Echoing concerns from the Trump Administration, Atkins also criticized “[u]nclear, overly politicized, complicated, and burdensome regulations” under the prior administration as “stifling capital formation” and leaving investors “flooded” with counterproductive disclosure information. When asked his view on environmental, social and governance (“ESG”) disclosure requirements, Atkins testified that he wants to “get politics out of the financial markets.” Atkins is certain to continue the recent retreat from ESG disclosure requirements by the SEC, which omitted ESG from its Division of Examination’s Priorities for 2024 and recently voted to end its defense of rules mandating climate-related disclosure. More broadly, he is likely to take a conservative approach to the SEC’s statutory jurisdiction and to focus on classical issues of market efficiency and retail protection.
Atkins repeatedly emphasized, however, that he believes in the enforcement of established securities law requirements. When asked if he would pursue a “deregulatory” approach, Atkins voiced his belief in the effectiveness of carefully tailored regulation and in enforcement against entities that violate established law.
Digital Assets and Financial Technology. The Trump Administration has frequently criticized the SEC’s aggressive “regulation by enforcement” of cryptocurrency and digital asset issuers and intermediaries under former Chair Gary Gensler. As expected, Atkins’s testimony signaled that he will continue the crypto-friendly approach taken by Acting Chairman Uyeda and Commissioner Peirce as head of the crypto-currency task force, although he did not detail any specific substantive policies. Atkins, who has served as co-chair of the Chamber of Digital Commerce’s Token Alliance since 2017, testified that establishing a “firm regulatory foundation,” driven by a “rational, coherent, and principled approach,” would be a “top priority.” Although it remains to be seen how actively the SEC will employ current authority to establish new regulation for crypto assets in light of clear congressional momentum to adopt comprehensive market structure legislation that could overtake such actions, Atkins is expected to pursue the development of clear rules for digital assets.
PCAOB and the Fate of the CAT. Several Democratic senators questioned Atkins on his views of Project 2025, the list of conservative policy goals that includes abolishing the Public Company Accounting Oversight Board (“PCAOB”) and the Financial Industry Regulatory Authority (“FINRA”). When asked if he favored abolishing the PCAOB, Atkins responded, “That’s up to you all—it’s part of a statute.” When further pressed, he stated that the PCAOB’s role, whether performed by the PCAOB or “folded back into the SEC,” is “vital.”

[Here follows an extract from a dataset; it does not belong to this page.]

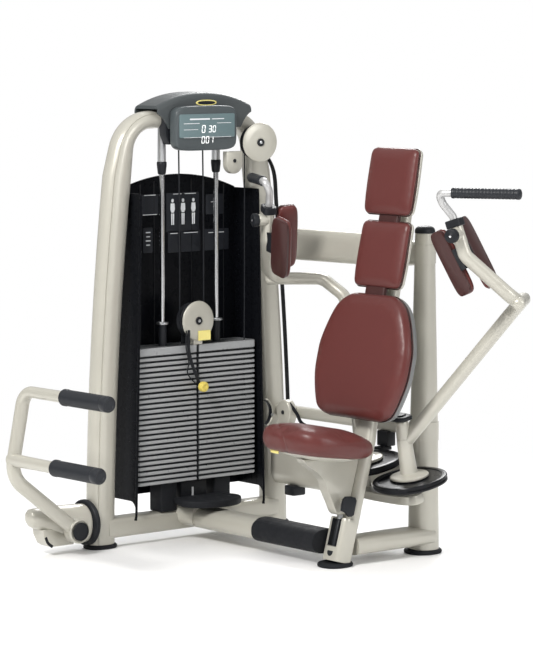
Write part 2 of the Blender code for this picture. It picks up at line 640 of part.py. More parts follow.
def arm(side, sign):
    """One arm. The points are of the left arm, and the right arm is its mirror image."""
    foot_point, axis = pivot_frame(sign)
    place = (lambda p: Vector(p)) if sign > 0 else mirrored
    lift = 0.0 if sign > 0 else RIGHT_CAM_LIFT
    cam_low = foot_point + axis * lift
    rings = []
    ahead = Vector((0, math.cos(PIVOT_LEAN), math.sin(PIVOT_LEAN)))
    for d, scale in ((0.0, 0.96), (0.004, 1.0), (CAM_H - 0.004, 1.0), (CAM_H, 0.97)):
        rings.append(oval(cam_low + axis * d, X, ahead, CAM_R * scale, CAM_R * scale, 2.25, 28))
    cam = loft(f"{side}_cam", rings, BLACK_PLASTIC)
    bore_r = SHAFT_R + 0.0015
    cut(cam, cylinder(f"{side}_cam_bore", cam_low - axis * 0.05, cam_low + axis * 0.1, bore_r, STEEL_METAL))

    column_low = cam_low + axis * (CAM_H + GAP)
    column_high = foot_point + axis * COLUMN_H
    column = cylinder(f"{side}_arm", column_low, column_high, COLUMN_R * 1.12, CREAM, 20, 0, COLUMN_R * 0.86)
    flange = cylinder(f"{side}_flange", column_low, column_low + axis * 0.009, 0.062, CREAM, 24)
    root = foot_point + axis * ARM_ROOT
    knee = Vector((0.392, 0.386, 0.812))
    shoulder = Vector((0.477, 0.360, 0.868))
    elbow = Vector((0.589, 0.226, 0.868))
    wrist = Vector((0.4705, 0.1114, 1.014))
    tip = Vector((0.440, 0.094, 1.120))
    upper_dir = (tip - wrist).normalized()
    path = [root, place(knee), place(shoulder), place(elbow), place(wrist), place(tip)]
    tube_path = rounded(path, 0.055, 4)
    start_side = Vector((0.3, 1, 0.2)).normalized()
    tube = sweep(f"{side}_arm_tube", tube_path, start_side, ARM_TUBE_R, ARM_TUBE_R, CREAM, 2, 12)
    weld(column, flange, tube)
    start, end = column_low - axis * 0.05, column_high + axis * 0.05
    cut(column, cylinder(f"{side}_arm_bore", start, end, bore_r, STEEL_METAL))

    # Two pads make a cradle for the forearm, open towards the user, with the bar at its corner.
    lower_dir = (wrist - elbow).normalized()
    pad_dir = (upper_dir * 0.7 + lower_dir * 0.3).normalized()
    middle = wrist - pad_dir * 0.006
    rear_way = square_to(Vector((-0.30, 0.95, 0)), pad_dir)
    inner_way = square_to(Vector((-0.96, 0.05, 0)), pad_dir)
    pads = (
        ("rear_pad", rear_way, 0.120, REAR_PAD_WIDTH, 0.0),
        ("inner_pad", inner_way, 0.096, INNER_PAD_WIDTH, 0.012),
    )
    for label, outward, length, width, rise in pads:
        face = outward.cross(pad_dir)
        start = middle + pad_dir * rise + outward * (PAD_START + width / 2) - face * (PAD_T / 2)
        rings = []
        for d, scale in ((0.0, 0.90), (0.006, 1.0), (PAD_T - 0.008, 1.0), (PAD_T, 0.86)):
            ring = oval(start + face * d, outward, pad_dir, width / 2 * scale, length * scale, 4.5, 20)
            rings.append([place(p) for p in ring])
        loft(f"{side}_{label}", rings, BURGUNDY)

    # Handle: a bent rod above the tip of the bar, with a grip that points outwards and back.
    socket = tip + upper_dir * 0.002
    rise = socket + Vector((-0.030, -0.022, 0.052))
    corner = Vector((0.413, 0.054, 1.206))
    grip_dir = Vector((0.86, 0.50, 0.0)).normalized()
    grip_start = corner + grip_dir * 0.045
    grip_end = grip_start + grip_dir * 0.215
    first = socket + upper_dir * 0.012
    handle_path = rounded([place(p) for p in (first, rise, corner, grip_start)], 0.035, 4)
    handle_path.insert(0, place(socket))
    start_side, rod_r = Vector((0.1, 0.2, 1)).normalized(), 0.0105
    handle = sweep(f"{side}_handle", handle_path, start_side, rod_r, rod_r, CHROME, 2, 12)
    start, end = place(grip_start - grip_dir * 0.004), place(grip_end)
    weld(handle, cylinder(f"{side}_grip", start, end, GRIP_R, BLACK_RUBBER, 14, 0.003))

    knob_point = tip - upper_dir * 0.043
    knob_dir = square_to(Vector((0.35, -1.0, 0)), upper_dir)
    boss_end, knob_end = ARM_TUBE_R + 0.014, ARM_TUBE_R + 0.036
    start, end = place(knob_point), place(knob_point + knob_dir * boss_end)
    weld(column, cylinder(f"{side}_knob_boss", start, end, 0.019, CREAM, 16))
    start, end = place(knob_point + knob_dir * (boss_end + GAP)), place(knob_point + knob_dir * knob_end)
    cylinder(f"{side}_arm_knob", start, end, 0.022, BLACK_PLASTIC, 18, 0.003)


def pivot_supports():
    """The carrier below the cams and the bridge above the columns hold the two pivot shafts."""
    foot_point, axis = pivot_frame(1)
    top = foot_point + axis * (COLUMN_H + 0.004 + GAP)
    rings = []
    ahead = Vector((0, math.cos(PIVOT_LEAN), math.sin(PIVOT_LEAN)))
    for d in (0.0, 0.014):
        centre = Vector((0, top.y, top.z)) + axis * d
        rings.append(oval(centre, X, ahead, PIVOT_X + 0.036, 0.034, 4, 24))
    bridge = loft("pivot_bridge", rings, BLACK_PLASTIC)
    cut(bridge, spine_sweep("bridge_guard", GAP))
    low = foot_point - axis * (0.030 + GAP)
    rings = []
    for d, half_y in ((-0.030, 0.046), (0.0, 0.040)):
        centre = Vector((0, low.y, low.z)) + axis * d
        rings.append(oval(centre, X, ahead, PIVOT_X + 0.034, half_y, 3, 24))
    carrier = loft("pivot_carrier", rings, CREAM)
    stem_low, stem_high = (-0.032, low.y, low.z - 0.030), (0.032, BEAM_Y, low.z - 0.004)
    weld(carrier, box("carrier_stem", stem_low, stem_high, CREAM, 0.005))
    for sign in (-1, 1):
        foot_point = pivot_frame(sign)[0]
        shaft_low, shaft_high = foot_point - axis * 0.050, foot_point + axis * (COLUMN_H + 0.004)
        weld(carrier, cylinder(f"pivot_shaft_{sign}", shaft_low, shaft_high, SHAFT_R, STEEL_METAL))
    cut(carrier, column_loft("carrier_column_guard", GAP))


# ---------------------------------------------------------------- seat lever and foot lever


def seat_lever():
    """A paddle on the user's left of the carriage's web, on a boss, that frees the gas spring."""
    outline = [(-0.020, 0.186), (-0.014, 0.222), (-0.002, 0.230), (0.036, 0.224)]
    outline += [(0.042, 0.214), (0.028, 0.166), (0.010, 0.164)]
    paddle = [(y - LEVER_HINGE.y, z - LEVER_HINGE.z) for y, z in outline]
    slab("seat_lever", paddle, LEVER_HINGE + X * GAP, Y, Z, 0.013, BLACK_PLASTIC, 0.003)


def lever_mount():
    """A tapered arm that sticks out in front of the tower, on a thick ring, and ends in a foot block."""
    post_front = -post_offset(0.09) - POST_W / 2
    ring_low, ring_high = (TOWER_X, post_front - 0.002, 0.091), (TOWER_X, post_front - 0.022, 0.091)
    cylinder("lever_mount_ring", ring_low, ring_high, 0.075, BLACK_RUBBER, 24, 0.003)
    first_y, last_y = post_front - 0.0226, -0.665
    stations = ((0.0, 0.056, 0.064), (0.35, 0.047, 0.054), (0.8, 0.034, 0.036))
    stations += ((0.95, 0.028, 0.030), (1.0, 0.014, 0.016))
    rings = []
    for t, half_x, half_z in stations:
        centre = (TOWER_X, first_y + (last_y - first_y) * t, 0.090 + 0.040 * t)
        rings.append(oval(centre, X, Z, half_x, half_z, 2.1, 18))
    mount = loft("lever_mount", rings, CREAM)
    block = [(0.50, 0.030), (0.60, 0.030), (0.625, 0.085), (0.50, 0.085)]
    weld(mount, slab("lever_mount_foot", block, (TOWER_X - 0.030, 0, 0), -Y, Z, -0.060, CREAM))
    pin_start = (TOWER_X + 0.028, LEVER_PIVOT.y, LEVER_PIVOT.z)
    weld(mount, cylinder("lever_pivot_pin", pin_start, LEVER_PIVOT + X * 0.020, 0.011, STEEL_METAL, 16))


def foot_lever():
    """The assist lever in front of the tower: a bent arm with two foot bars that reach towards the seat."""
    pivot = LEVER_PIVOT
    corners = [pivot, Vector((pivot.x, -0.782, 0.285)), Vector((pivot.x, -0.727, 0.556))]
    upper_start = corners[-1]
    lower_start = Vector((pivot.x, -0.775, 0.339))
    grip_span = {"upper": (0.217, 0.450), "lower": (0.230, 0.465)}  # along each bar, from the lever's plane
    bend = [Vector((0.0, -0.012, -0.055)), Vector((0.008, -0.006, -0.022)), Vector((0.028, 0.0, -0.004))]
    path = rounded(corners, 0.09, 4)[:-1] + [upper_start + offset for offset in bend]
    path += [upper_start + X * 0.060, upper_start + X * grip_span["upper"][0]]
    widths = [0.0155] * (len(path) - 5) + [0.016, 0.0175, LEVER_BAR_R, LEVER_BAR_R, LEVER_BAR_R]
    depths = [0.0235] * (len(path) - 5) + [0.022, 0.0205, LEVER_BAR_R, LEVER_BAR_R, LEVER_BAR_R]
    lever = sweep("foot_lever", path, X, widths, depths, CREAM, 2.4, 14, pivot)
    lower_end = lower_start + X * grip_span["lower"][0]
    weld(lever, cylinder("lower_bar", lower_start - X * 0.010, lower_end, LEVER_BAR_R, CREAM, 14))
    weld(lever, cylinder("lever_boss", pivot - X * 0.018, pivot + X * 0.020, 0.040, CREAM, 22))
    cut(lever, cylinder("lever_bore", pivot - X * 0.06, pivot + X * 0.06, 0.0125, STEEL_METAL, 16))
    for label, start in (("upper", upper_start), ("lower", lower_start)):
        grip_start, grip_end = (start + X * reach for reach in grip_span[label])
        cylinder(f"{label}_foot_grip", grip_start + X * GAP, grip_end, LEVER_GRIP_R, BLACK_RUBBER, 16, 0.003)
    cylinder("lever_cap", pivot + X * (0.020 + GAP), pivot + X * 0.027, 0.030, BLACK_PLASTIC, 20, 0.002)


clear_scene()
PARTS = new_collection("chest_fly_machine")
HELPERS = new_collection("helpers")
CREAM = material("champagne_paint", PAINT, 0.38, 0.25)
BLACK_PLASTIC = material("black_plastic", BLACK, 0.42)
BLACK_RUBBER = material("black_rubber", BLACK, 0.7)
GREY_PLASTIC = material("grey_plastic", GREY, 0.5)
BURGUNDY = material("burgundy_vinyl", VINYL, 0.45)
CHROME = material("chrome", STEEL, 0.12, 1.0)
STEEL_METAL = material("steel", STEEL, 0.3, 1.0)
PLATE_IRON = material("plate_iron", IRON, 0.45, 0.6)
YELLOW_PLASTIC = material("yellow_plastic", YELLOW, 0.4)
LCD = material("lcd", SCREEN, 0.15)

tower_frame()
for foot_name, foot_sign in (("tower_foot_front", -1), ("tower_foot_rear", 1)):
    foot(foot_name, (TOWER_X, foot_sign * post_offset(0.01), 0), 0.047, 0.058, BLACK_RUBBER)
shroud()
cowl()
console()
guide_rod("guide_rod_front", -ROD_Y)
guide_rod("guide_rod_rear", ROD_Y)
stack_pulley(weight_stack())
top_pulleys()
floor_frame()
backrest(seat_post())
rear_frame()
belt_pulley()
seat()
arm("left", 1)
arm("right", -1)
pivot_supports()
seat_lever()
lever_mount()
foot_lever()
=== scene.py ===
"""Looks of the seated chest-fly machine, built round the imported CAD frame. Metres, +Z up."""

import json
import math

import bmesh
import bpy
import numpy as np
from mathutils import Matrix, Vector

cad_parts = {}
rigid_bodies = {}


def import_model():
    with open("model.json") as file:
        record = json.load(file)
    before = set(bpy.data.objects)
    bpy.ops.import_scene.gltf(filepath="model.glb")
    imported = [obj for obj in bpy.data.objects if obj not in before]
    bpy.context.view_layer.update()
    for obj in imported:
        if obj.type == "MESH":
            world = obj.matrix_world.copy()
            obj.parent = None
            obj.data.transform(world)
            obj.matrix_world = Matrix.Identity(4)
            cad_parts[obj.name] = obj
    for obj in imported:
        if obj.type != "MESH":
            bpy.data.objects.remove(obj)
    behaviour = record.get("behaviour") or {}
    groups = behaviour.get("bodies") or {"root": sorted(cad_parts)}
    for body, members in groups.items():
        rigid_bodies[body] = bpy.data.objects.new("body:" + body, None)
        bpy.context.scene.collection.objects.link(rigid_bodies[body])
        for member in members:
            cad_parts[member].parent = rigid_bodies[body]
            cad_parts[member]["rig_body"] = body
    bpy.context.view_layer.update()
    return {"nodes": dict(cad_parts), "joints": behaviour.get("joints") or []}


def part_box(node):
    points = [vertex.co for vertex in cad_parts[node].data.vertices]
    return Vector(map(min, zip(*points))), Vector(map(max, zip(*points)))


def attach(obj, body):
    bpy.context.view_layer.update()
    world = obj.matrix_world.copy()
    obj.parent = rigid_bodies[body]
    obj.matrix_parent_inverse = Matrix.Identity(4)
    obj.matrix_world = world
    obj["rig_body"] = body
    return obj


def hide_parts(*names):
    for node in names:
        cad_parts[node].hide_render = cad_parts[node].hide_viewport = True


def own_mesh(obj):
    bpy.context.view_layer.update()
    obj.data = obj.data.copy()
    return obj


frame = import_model()
NODES = frame["nodes"]
JOINTS = {joint["name"]: joint for joint in frame["joints"]}
BODY_OF = {name: obj["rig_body"] for name, obj in NODES.items()}

X, Y, Z = Vector((1, 0, 0)), Vector((0, 1, 0)), Vector((0, 0, 1))

# Places that the frame gives
TOWER_LOW, TOWER_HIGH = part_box("tower_frame")
TOWER_X = (TOWER_LOW.x + TOWER_HIGH.x) / 2
POST_D = TOWER_HIGH.x - TOWER_LOW.x
POST_W = 0.098
FOOT_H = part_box("tower_foot_front")[1].z
BACK_LEAN = math.radians(15.6)
PIVOT_LEAN = math.radians(11.0)
UP_BACK = Vector((0, math.sin(BACK_LEAN), math.cos(BACK_LEAN)))  # up along the backrest
OUT_BACK = X.cross(UP_BACK)  # out of the backrest, towards the user
ARM_AXIS = Vector((0, -math.sin(PIVOT_LEAN), math.cos(PIVOT_LEAN)))
ARM_AHEAD = Vector((0, math.cos(PIVOT_LEAN), math.sin(PIVOT_LEAN)))
SHROUD_TOP = 1.165  # where the shroud's sides end and its arch begins
SPINE_RUNS = ((0.4, 13.5), (0.235, 12.5), (0.11, 10.5))  # length and lean of each run of the spine
SEAT_Y, SEAT_TILT = -0.074, -0.14  # middle of the cushion, and its rise towards the back
SEAT_HALF_W, SEAT_HALF_D, SEAT_POWER = 0.152, 0.158, 3.2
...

Further, when asked about his views on Consolidated Audit Trail (“CAT”), which Project 2025 recommends terminating and which the SEC recently announced will no longer collect certain categories of customer identifying information, Atkins expressed concern over the “ballooned” cost of the CAT and stated that the program needs to be reviewed but without committing to any particular changes.
Additional Topics. When asked about private fund investor protections, Atkins emphasized that private fund investors “have the means” to investigate financial products on their own, likely signaling a significant pullback on the prior administration’s focus on private fund conflicts of interest and disclosures.
Atkins also addressed questions about SEC independence and interactions with the Department of Government Efficiency, asserting that he expected to be in charge of the Commission’s agenda but that, “If there are people who can help with creating efficiencies in the agency or otherwise, I would definitely work with them.”
Implications for Examination and Enforcement. Consistent with the main themes he articulated during his confirmation hearing, we expect Atkins to oversee a regulatory, examination, and enforcement agenda that focuses on lessening regulatory burdens on issuers, establishing a predictable environment for digital assets and cryptocurrency, and possibly reining in the PCAOB and FINRA. The SEC is also likely to shift its regulatory focus away from sophisticated investor products and toward classic frauds and the protection of retail investors.